An Exchange Offer Registration Statement pursuant to. Section 2(a) hereof or a Shelf Registration Statement pursuant to Section 2(b) hereof will not be deemed to have become effective unless it has been declared effective by the SEC; provided, however, that, if, after it has been declared effective, the offering of Registrable Securities pursuant to a Shelf Registration Statement is interfered with by any stop order, injunction or other order or requirement of the SEC or any other governmental agency or court, such Registration Statement will be deemed not to have become effective during the period of such interference until the offering of Registrable Securities pursuant to such Registration Statement may legally resume.

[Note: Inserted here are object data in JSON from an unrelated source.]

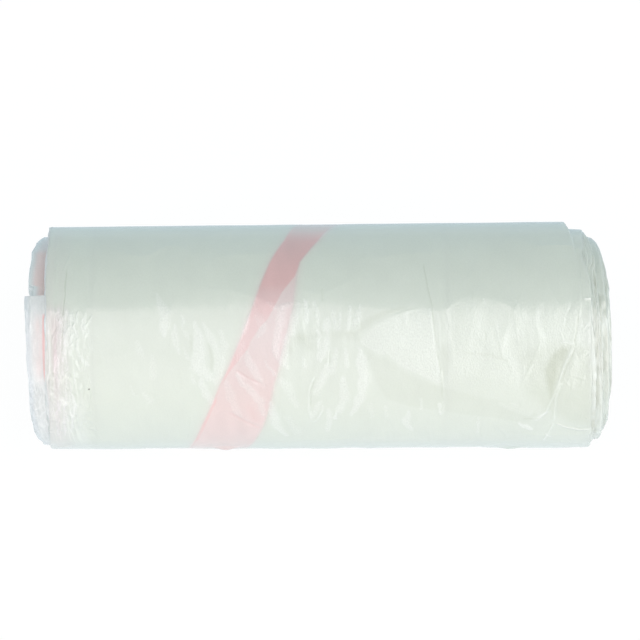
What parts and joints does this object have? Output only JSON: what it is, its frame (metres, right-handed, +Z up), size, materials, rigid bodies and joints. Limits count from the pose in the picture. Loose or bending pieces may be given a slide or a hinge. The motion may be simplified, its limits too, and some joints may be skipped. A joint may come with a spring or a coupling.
{
  "type": "roll of laundry bags",
  "caption": "Coreless roll of clear water-soluble film bags, folded into a narrow web and wound up, with slanting pink tie strips under the outer ply.",
  "frame": {"origin": "on the supporting surface, below the middle of the roll's bounding box", "axes": "+X along the roll's axis, towards the end whose turns step outwards; +Y to the back; +Z up"},
  "size_m": [0.1766, 0.07, 0.0691],
  "materials": {
    "film": "satin, milky clear film in many plies",
    "tie_strip": "pink film seen through a clear ply",
    "inner_tie_strip": "pink film between the turns"
  },
  "bodies": {
    "root": {"bag_roll": "film", "outer_tie_strip": "tie_strip", "inner_tie_strip": "inner_tie_strip"}
  },
  "joints": []
}
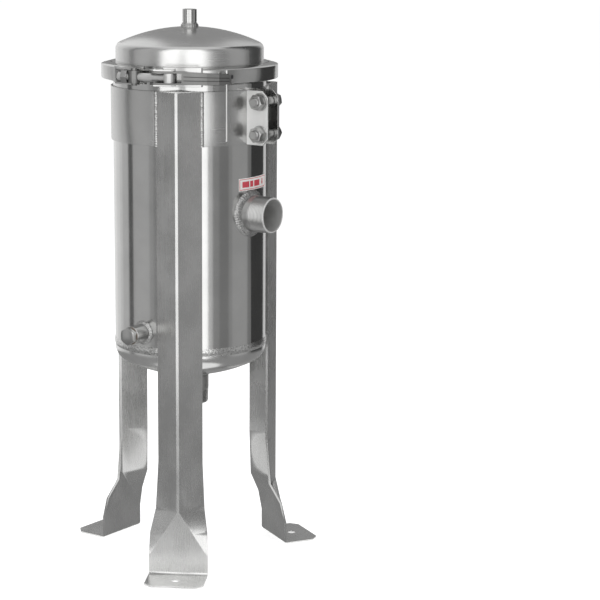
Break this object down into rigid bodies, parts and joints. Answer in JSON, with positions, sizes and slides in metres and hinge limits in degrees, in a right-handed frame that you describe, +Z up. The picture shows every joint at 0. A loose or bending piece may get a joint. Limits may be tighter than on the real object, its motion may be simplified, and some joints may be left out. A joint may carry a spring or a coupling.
{
  "type": "inlet filter",
  "caption": "Upright stainless cartridge filter vessel with a clamped domed lid, side inlet, bottom outlet, drain plug and folded sheet legs.",
  "frame": {"origin": "centre of the circle of foot bolt holes, on the floor plane under the vessel's axis", "axes": "+Z up along the vessel's axis, +X out of the inlet nipple, -Y out of the drain"},
  "size_m": [0.314, 0.3364, 0.7395],
  "materials": {
    "stainless": "mill-finished stainless steel",
    "polished": "polished stainless steel",
    "fastener": "bright stainless fasteners",
    "seal": "black nitrile rubber",
    "filter_media": "wound white polypropylene",
    "core_plastic": "plain polypropylene",
    "label": "printed white tape"
  },
  "bodies": {
    "vessel": {"vessel_shell": "stainless", "bottom_head": "stainless", "bottom_seam": "stainless", "inlet_nipple": "stainless", "inlet_weld": "stainless", "outlet_nipple": "stainless", "outlet_weld": "stainless", "drain_boss": "stainless", "drain_weld": "stainless", "neck_flange": "stainless", "stand_collar": "stainless", "leg_front": "stainless", "leg_right": "stainless", "leg_back": "stainless", "leg_welds": "stainless", "seat_plate": "stainless", "cartridge_seats": "stainless", "hold_down_plate": "stainless", "collar_bolts": "fastener", "collar_nuts": "fastener", "collar_washers": "fastener", "tie_rod": "fastener", "tie_washer": "fastener", "tie_rod_nuts": "fastener", "lid_gasket": "seal", "lower_end_gaskets": "seal", "upper_end_gaskets": "seal", "filter_cartridges": "filter_media", "cartridge_cores": "core_plastic", "inlet_label": "label"},
    "clamp_half_a": {"clamp_half_a": "polished", "latch_hook_bracket": "polished", "hinge_leaf_a": "polished", "clamp_hinge_pin": "polished"},
    "clamp_half_b": {"clamp_half_b": "polished", "lever_bracket": "polished", "lever_pivots": "polished", "hinge_leaf_b": "polished", "lock_lug": "polished"},
    "lever": {"lever_handle": "polished", "rod_pin": "polished"},
    "swing_rod": {"latch_rod": "polished", "latch_cross_bar": "polished", "latch_rod_nut": "fastener"},
    "lid": {"lid_head": "stainless", "lid_flange": "stainless", "vent_tube": "stainless", "vent_weld": "stainless"},
    "lock_pin": {"lock_pin": "polished"},
    "drain_plug": {"drain_plug": "fastener"}
  },
  "joints": [
    {"name": "lever_swing", "type": "hinge", "parent": "clamp_half_b", "child": "lever", "pos_m": [0.0387, -0.12127, 0.6596], "axis": [0, 0, -1], "range_deg": [0, 108]},
    {"name": "half_b_open", "type": "hinge", "parent": "vessel", "child": "clamp_half_b", "pos_m": [-0.02001, 0.12288, 0.6596], "axis": [0, 0, 1], "range_deg": [0, 16.5]},
    {"name": "half_a_open", "type": "hinge", "parent": "vessel", "child": "clamp_half_a", "pos_m": [-0.02001, 0.12288, 0.6596], "axis": [0, 0, -1], "range_deg": [0, 16.5]},
    {"name": "rod_swing", "type": "hinge", "parent": "lever", "child": "swing_rod", "pos_m": [0.05671, -0.11475, 0.6596], "axis": [0, 0, 1], "range_deg": [0, 153]},
    {"name": "lid_lift", "type": "slide", "parent": "vessel", "child": "lid", "axis": [0, 0, 1], "range_m": [0, 0.0029]},
    {"name": "lock_pin_pull", "type": "slide", "parent": "lever", "child": "lock_pin", "axis": [0, 0, 1], "range_m": [0, 0.095]},
    {"name": "drain_plug_out", "type": "slide", "parent": "vessel", "child": "drain_plug", "axis": [0, -1, 0], "range_m": [0, 0.014]}
  ],
  "couplings": [
    {"joint": "lever_swing", "follows": "half_b_open", "ratio": 6.5455},
    {"joint": "half_a_open", "follows": "half_b_open", "ratio": 1},
    {"joint": "rod_swing", "follows": "half_b_open", "ratio": 9.2727},
    {"joint": "lid_lift", "follows": "half_b_open", "m_per_rad": 0.01007}
  ]
}
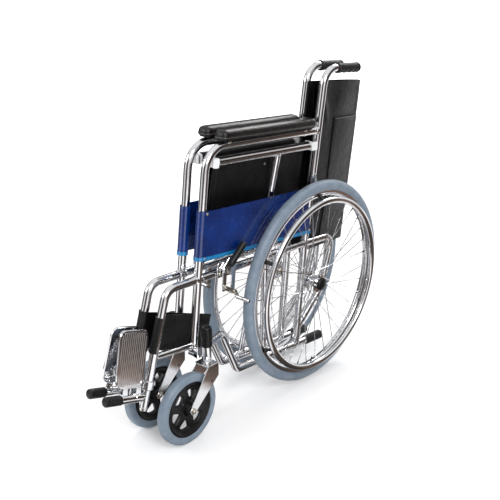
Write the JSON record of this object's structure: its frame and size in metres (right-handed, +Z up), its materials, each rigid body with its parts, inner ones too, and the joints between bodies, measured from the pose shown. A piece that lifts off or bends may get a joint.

In the event the Exchange Offer Registration Statement or the Shelf Registration Statement is not declared effective on or prior to June 6, 2004, the interest rate on the Securities will be increased by 0.50% per annum until the Exchange Offer Registration Statement or the Shelf Registration Statement is declared effective by the SEC. Unless the Shelf Registration Statement shall have become effective, in the event the Exchange Offer is not consummated on or prior to July 6, 2004, the interest rate on the Securities will be increased by 0.50% per annum until the Exchange Offer is consummated; provided, however, that on the effectiveness of the Shelf Registration Statement, any such increased interest will cease to accrue.

Appears in 1 contract

Samples: Registration Rights Agreement (McDermott International Inc)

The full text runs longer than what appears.